The event is free and open to the public. Please RSVP to cipr@tulane.edu.

Katrina Burgess (Ph.D., Princeton University) is Associate Professor of Political Economy of Tufts University’s Fletcher School of Law and Diplomacy. She is author of Parties and Unions in the New Global Economy, which won the 2006 Outstanding Book Award for the best publication on labor issues granted by the Section on Labor Studies and Class Relations of the Latin American Studies Association, and co-editor with Abraham F. Lowenthal of The California-Mexico Connection. She has also published numerous book chapters, as well as articles in World Politics, Latin American Politics & Society, Studies in Comparative International Development, South European Politics and Society, Comparative Political Studies, Politica y gobierno, and International Studies Review. Dr. Burgess has also served as Assistant Director of the U.S.-Mexico Project at the Overseas Development Council in Washington, D.C. and Associate Director of the California-Mexico Project at USC in Los Angeles.

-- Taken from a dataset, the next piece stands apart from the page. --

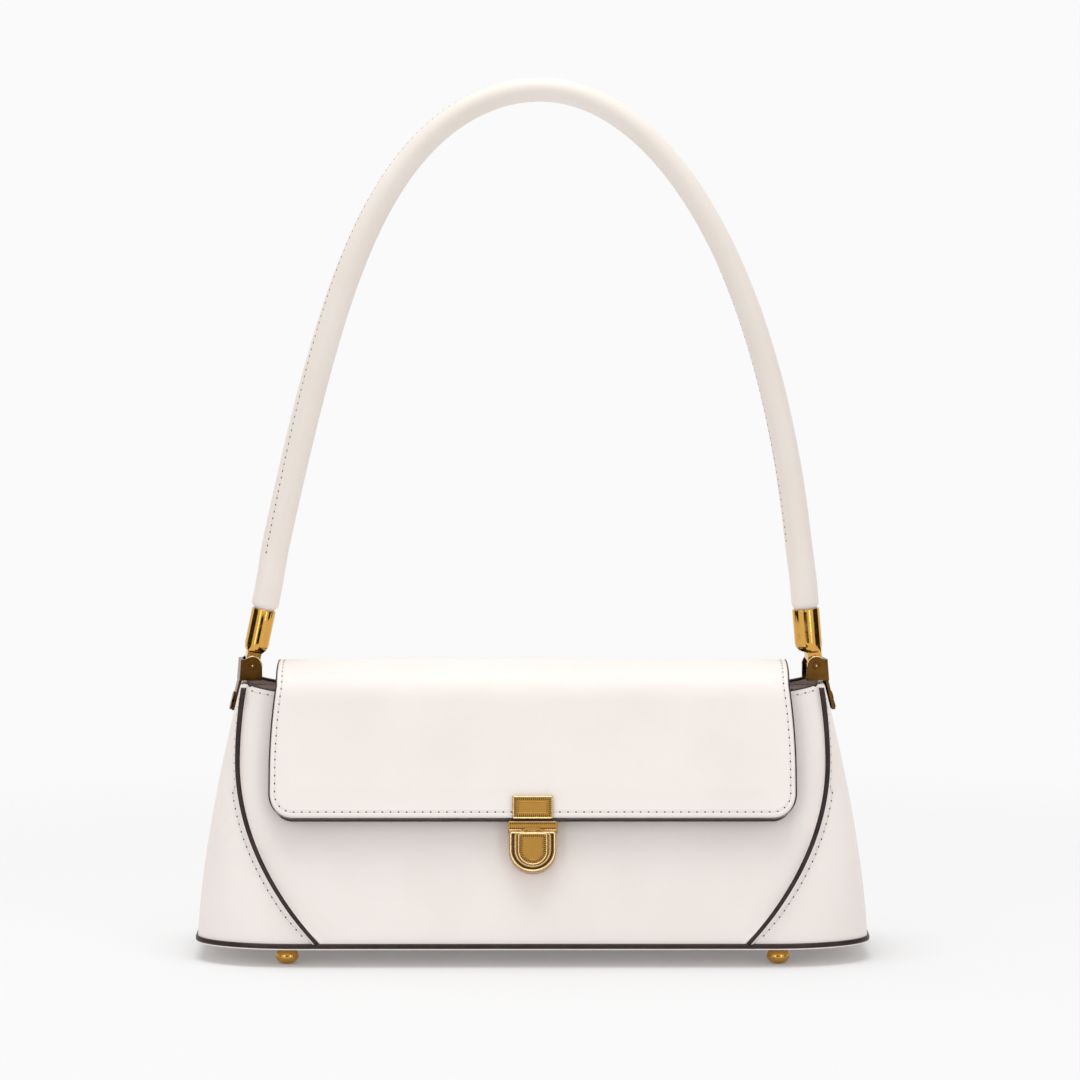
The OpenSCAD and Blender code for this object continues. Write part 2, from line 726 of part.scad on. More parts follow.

Patterns of migrant engagement in politics back home cannot be understood without examining the ways in which homeland states reach out to their migrants. Since states engaged in what can be called diaspora-making are unable to deploy many of the tools of rule within their borders, they are especially reliant on the cultivation of loyalty. The agents, motives, and loyalty-cultivation strategies of diaspora-making have important implications for whether homeland parties mobilize voters abroad, as demonstrated by the contrasts between Mexico and the Dominican Republic.